Even Dr. Thogmartin wrote that “PVS is a clinical diagnosis arrived at through physical examination of living patients. By definition, an autopsy is performed after a patient dies.” As Diana Lynne points out in her excellent book,
Terri’s Story
,
Dr. Stephen Nelson, a consulting pathologist, who helped Thogmartin with the autopsy report, admitted that while Terri’s symptoms were consistent with PVS, he could not rule out the possibility that Terri was in a minimally conscious state. And Thogmartin conceded that it couldn’t be determined how much Terri’s long period of dehydration contributed to the shrinkage of her brain.
“Mrs. Schiavo’s heart was anatomically normal without any areas of recent or remote myocardial infarction,” Dr. Thogmartin noted. “An underlying, undiagnosed cardiac anomaly is possible, but diagnostics at the time [the time of her collapse] along with postmortem examination of the heart were negative.”
Translation: a heart attack wasn’t the cause of Terri’s collapse.

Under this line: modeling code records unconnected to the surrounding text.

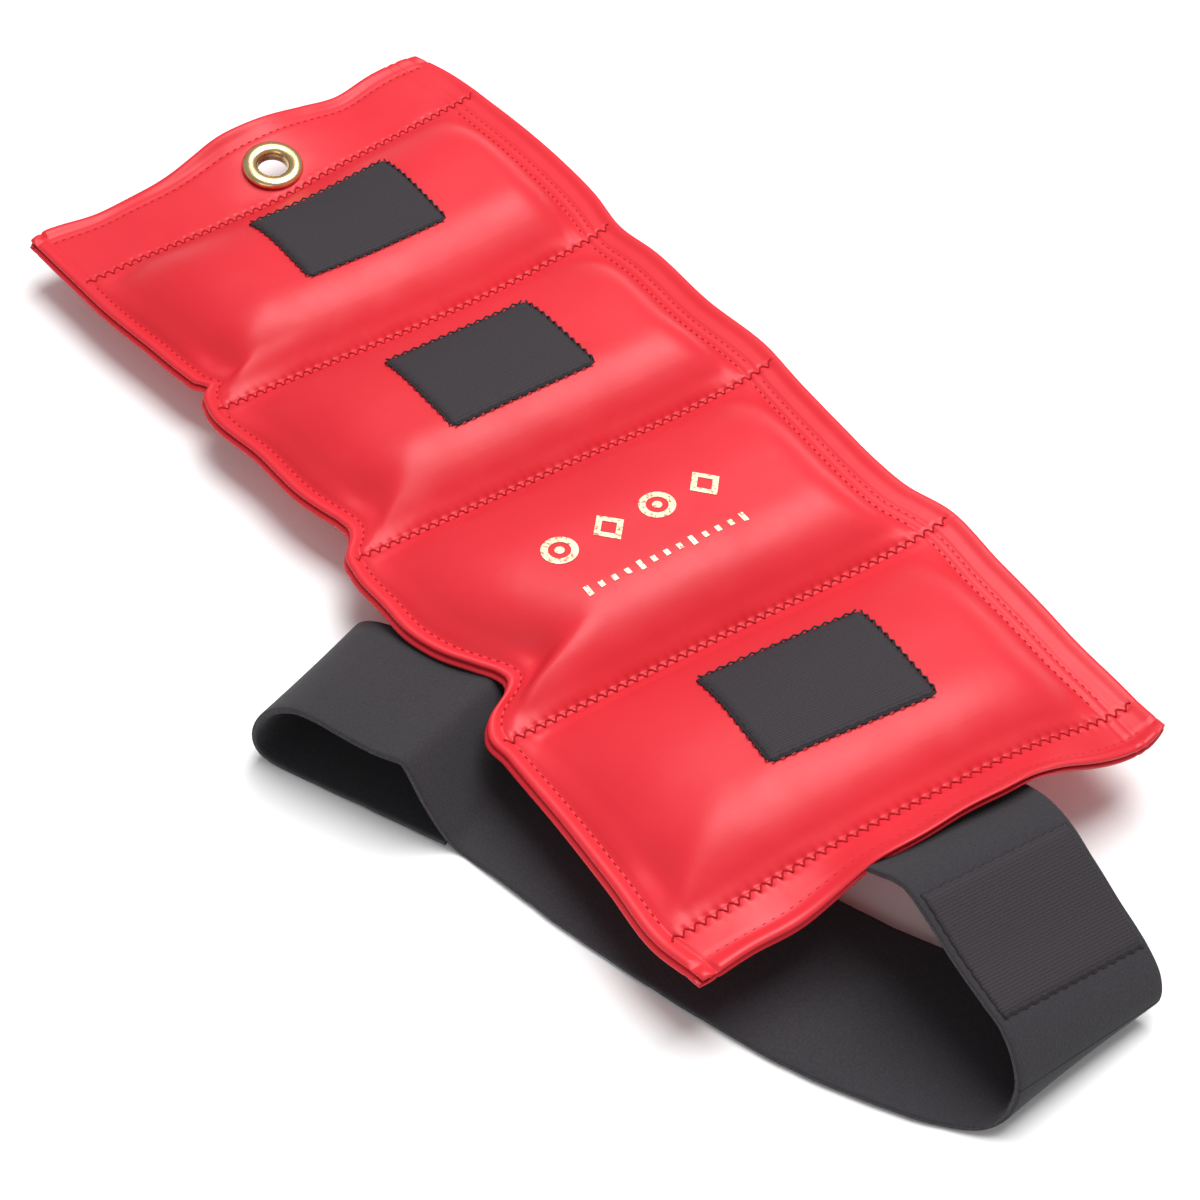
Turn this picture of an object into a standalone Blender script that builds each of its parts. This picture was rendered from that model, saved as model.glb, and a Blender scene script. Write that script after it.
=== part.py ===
"""Ankle cuff weight: four shot-filled vinyl pockets, a header with a grommet, a tail and a strap.

+X runs along the cuff from the header to the tail, +Y across it, +Z up. The origin is the
bottom centre of the whole object's box. Sizes are in millimetres until a mesh is made.
"""
import math

import bmesh
import bpy
from mathutils import Matrix, Vector

MM = 0.001
GAP = 0.3                                        # between pieces that touch
BOX_CENTRE = Vector((23.4395, -17.1854, 0.0))    # of the object, from the middle of the cuff

# The cuff: five cross seams, 0 to 4 from header to tail
SEAM_X = (-167.5, -84.5, 0.3, 86.3, 169.5)       # where each seam crosses the long axis
SEAM_LEAN = (-0.063, -0.024, 0.012, 0.025, 0.049)  # how far it leans along X, for each mm of Y
SEAM_Z = (15.0, 15.5, 17.5, 20.0, 27.0)          # height of the sewn-down strip's mid-plane
FLOOR_Z = (0.0, 0.0, 0.0, 2.8, 2.8)              # lowest point of the pockets along the cuff
SEAM_HALF_WIDTH = 1.5
SEAM_EDGE = 1.95                                 # from a seam's middle to the covers it joins
NEAR_EDGE_Y = -71.0
FAR_EDGE_Y = 88.0
NEAR_HEM = 7.0                                   # flat turned edge
FAR_HEM = 16.0                                   # flat stitched flange
VINYL = 0.8
PLIES_HALF = VINYL + GAP / 2                     # half of the two sheets sewn together

# The pockets
CROWN = 14.5                                     # height of a pocket's top over its seams
ROUND_OFF = 26.0                                 # distance over which a pocket swells up
ROUND_POWER = 2.2
TUCKS = (                                        # near edge drawn in: middle X, half width, depth
    (-96.5, 7.0, 4.0),
    (-18.0, 14.0, 6.5),
    (62.0, 24.0, 13.0),
)
EDGE_STEPS = (0.0, 3.0, 8.0, 15.0, ROUND_OFF)    # stations from a pocket's edge to its flat top
FILL_INSET = 8.0                                 # of the shot from its pocket's edges
FILL_GAP = 1.3                                   # between the shot and the sheets around it

# Header, tail and patches
HEADER_END_X = -202.0
HEADER_RISE = 0.27                               # slope of the header, up away from its seam
HEADER_NEAR_Y = -80.0
HEADER_FAR_Y = 84.0
HEADER_CORNER = ((0.0, 0.0), (0.5, 0.0), (0.8, 1.44), (1.0, 4.0))  # share of its length, inset
HEADER_SIDE = 12.0                               # of the stretch that the corners take
TAIL_LENGTH = 15.5
TAIL_NEAR_Y = -73.0
TAIL_FAR_Y = 84.0
TAIL_DROOP = -3.5                                # of the tail's edge at its two sides
TAIL_LIFT = 9.5                                  # of the tail's edge where the strap lifts it
LIFTED_Y = (-26.0, 37.0)                         # stretch of the tail that lies on the strap
LIFT_FADE = 28.0
PATCH_LENGTH = 38.5
PATCH_WIDTH = 51.5
PATCH_THICK = 1.4
PATCH_Y = 5.5
PATCH_X = {"hook_patch_1": -129.3, "hook_patch_2": -41.0, "hook_patch_4": 125.5}

# Grommet, in the header
GROMMET_X = -180.5
GROMMET_Y = 4.5
GROMMET_R = 10.6
GROMMET_HOLE_R = 5.05
BARREL_R = 5.85
FLANGE = 1.3
RIM = 0.4                                        # height of the eyelet's outer rim
OUTER_ROLL = 1.2
INNER_ROLL = 1.8
HOLE_SIDES = 32
CUTTER_DEPTH = 10.0
RING_STEPS = 40
SHARP_EDGE = math.radians(40)

# Strap: a flat laminate. A station is X, Y, Z of its middle, the heading of its width from
# +Y towards -X and the tilt of its width, both in degrees.
STRAP_WIDTH = 53.0
STRAP_HALF = 1.1                                 # half its thickness
STRAP_Y = 5.0
ROUNDED_END = tuple(math.radians(angle) for angle in (35, 65, 85))
ROOT_X = (175.0, 179.0, 183.0)                   # the sewn root, below the tail
CREST = ((187.0, 5, 34.9, 0, -3.0), (191.0, 5, 37.2, 0, -5.0), (195.0, 5, 38.3, 0, -6.5))
CREST_HINGE = (198.5, 5, 38.3, 0, -7.0)
UPPER_RUN = ((205.5, 5, 35.8, 0, -7.0), (213, 5, 32.2, 0, -7.3), (222, 5, 28.0, 0, -8.0),
             (230, 5, 25.0, 0.5, -9.0))
BEND_TOP_HINGE = (236.0, 5, 22.3, 1, -10.0)
BEND = ((241.8, 4.6, 17.0, 2, -9.5), (245.2, 3, 10.8, 4, -7.5), (244.3, 0, 5.4, 8, -4.5),
        (240.0, -5, 2.3, 14, -2.0))
BEND_BOTTOM_HINGE = (232.5, -11.5, STRAP_HALF, 18, 0)
FLOOR_RUN = ((221, -20, STRAP_HALF, 21, 0), (196, -34.4, STRAP_HALF, 22, 0),
             (167, -46, STRAP_HALF, 21, 0), (130, -57.5, STRAP_HALF, 19, 0),
             (100, -65.0, STRAP_HALF, 22, 0))

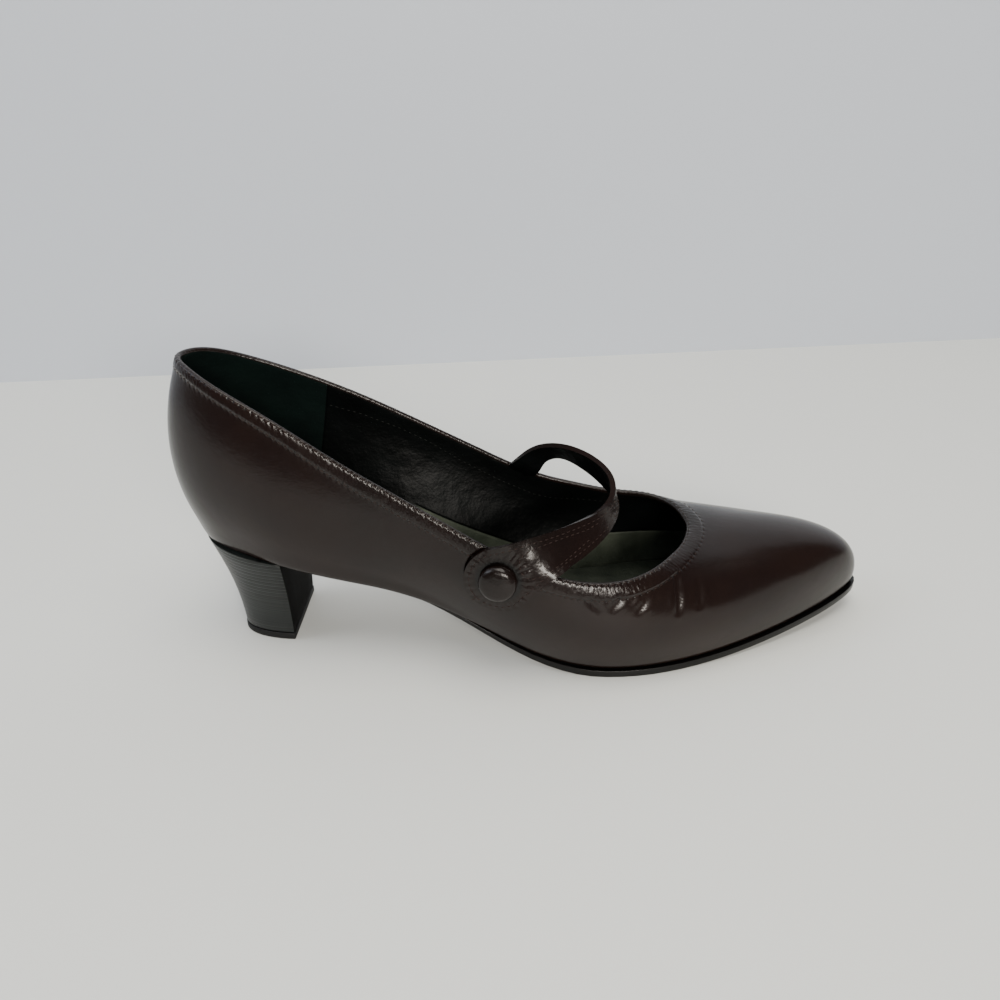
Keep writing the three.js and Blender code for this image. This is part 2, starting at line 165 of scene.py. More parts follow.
# %% Material helpers
def hexa(text):
    """An sRGB hex colour as linear red, green, blue and alpha."""
    shares = [int(text[i:i + 2], 16) / 255 for i in (0, 2, 4)]
    return (*(c / 12.92 if c < 0.04045 else ((c + 0.055) / 1.055) ** 2.4 for c in shares), 1)


def add(material, kind, inputs=None, **settings):
    """Adds a node. inputs gives its sockets, by name or number, a value or a link."""
    tree = material.node_tree
    made = tree.nodes.new("ShaderNode" + kind)
    for name, value in settings.items():
        setattr(made, name, value)
    for key, value in (inputs or {}).items():
        if isinstance(value, bpy.types.NodeSocket):
            tree.links.new(value, made.inputs[key])
        else:
            made.inputs[key].default_value = value
    return made


def new_material(name, **sockets):
    """A Principled material with the values of its plain sockets set."""
    material = bpy.data.materials.new(name)
    material.use_nodes = True
    shader = material.node_tree.nodes["Principled BSDF"]
    for key, value in sockets.items():
        shader.inputs[key.replace("_", " ")].default_value = value
    return material, shader


def link(material, source, target):
    material.node_tree.links.new(source, target)


def ramp(material, factor, *stops):
    """A colour ramp with (place, hex) stops."""
    made = add(material, "ValToRGB", {0: factor})
    marks = made.color_ramp.elements
    marks[0].position, marks[0].color = stops[0][0], hexa(stops[0][1])
    marks[1].position, marks[1].color = stops[-1][0], hexa(stops[-1][1])
    for position, colour in stops[1:-1]:
        marks.new(position).color = hexa(colour)
    return made.outputs["Color"]


def math_of(material, operation, *values):
    return add(material, "Math", dict(enumerate(values)), operation=operation).outputs[0]


def objects_place(material):
    return add(material, "TexCoord").outputs["Object"]


# %% [markdown]
# ## Masks in a shader
# A seam, a groove or a band needs a number that is 1 where it runs and 0 elsewhere. Two
# small functions make such masks from a distance, and a third mixes two colours by one.


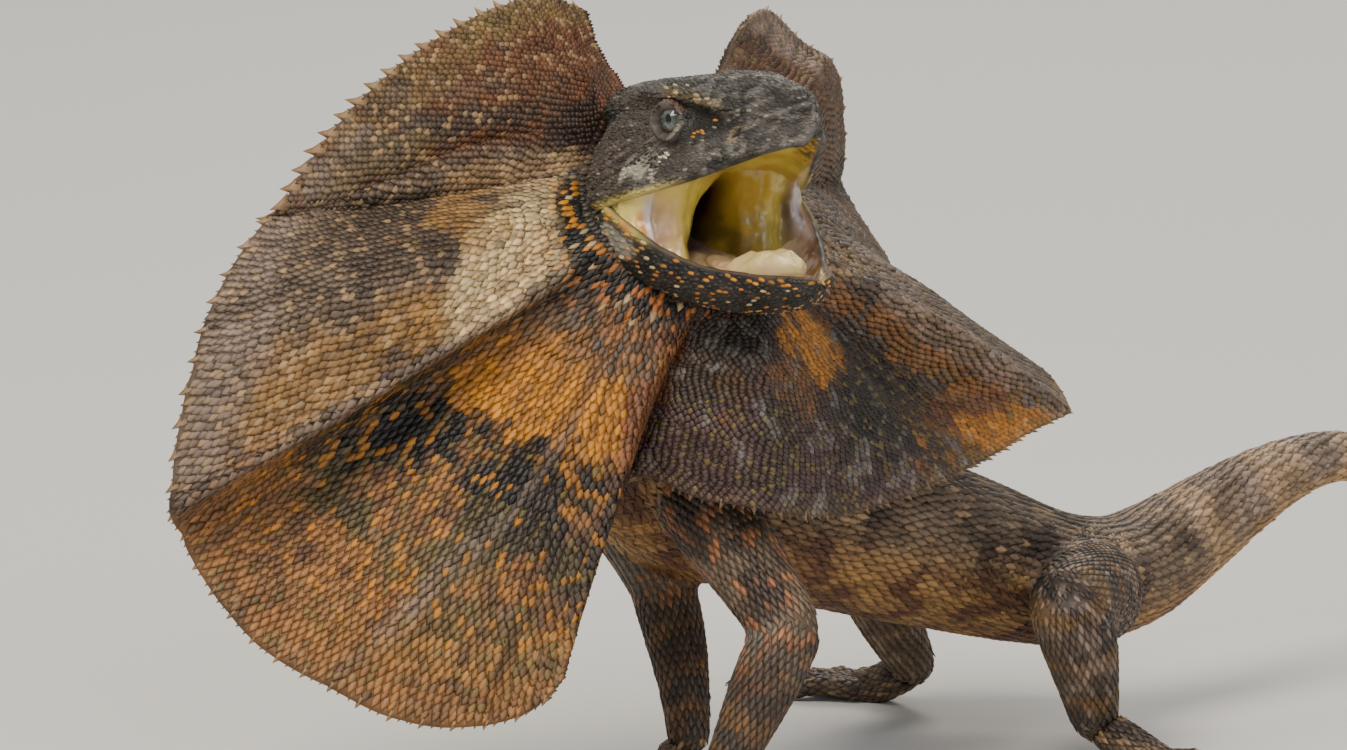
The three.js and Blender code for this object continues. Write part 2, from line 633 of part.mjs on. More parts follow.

Nor was bulimia nervosa. “According to those that knew Mrs. Schiavo,” Dr. Thogmartin wrote, “her eating and drinking habits included eating lots of salads, eating a large omelet on weekends and drinking large amounts of ice tea. No one observed Mrs. Schiavo taking diet pills, binging and purging or consuming laxatives, and she apparently never confessed to her family or friends about having an eating disorder. Recent interviews with family members, physicians, and coworkers revealed no additional information supporting the diagnosis of bulimia nervosa and, indeed, other signs and symptoms of bulimia nervosa were not reported to be present.”
The main argument
for
bulimia that Michael Schiavo’s lawyers used when he sued her ob-gyn and family doctor for malpractice in 1992, was knocked down by Dr. Thogmartin’s findings:
On February 25, 1990, according to available records, a 911 call was made at approximately 0540 hrs.
4
Both Mr. Schiavo and Bobby Schindler were present prior to arrival of emergency responders. They both describe her as lying prone and breathing, or at least they describe her as “making gurgling noises.” According to her medical records, paramedics began treating Mrs. Schiavo at 0552 hrs. The Pinellas County EMS report records her as supine in the hallway with no respiration and her initial cardiac rhythm was ventricular fibrillation . . . Her time of arrival at Humana Hospital-Northside was 0646 hrs. At 0701 hrs, her blood was drawn and that sample showed hypokalemia [low potassium] . . . one hour after her initial collapse and after over 30 minutes of CPR . . . Her doctors began potassium supplementation almost immediately resulting in a rapid rise of her potassium . . . She also received epinephrine [from the EMS] . . . The dosage of epinephrine she received was sufficient to cause . . . lowering of potassium . . . Thus it is reasonable to conclude that Mrs. Schiavo’s level . . . measured after a period of ventricular fibrillation, epinephrine, and fluid administration was an unreliable measure of her pre-arrest potassium level. Thus, the main piece of evidence supporting a diagnosis of bulimia nervosa is suspect.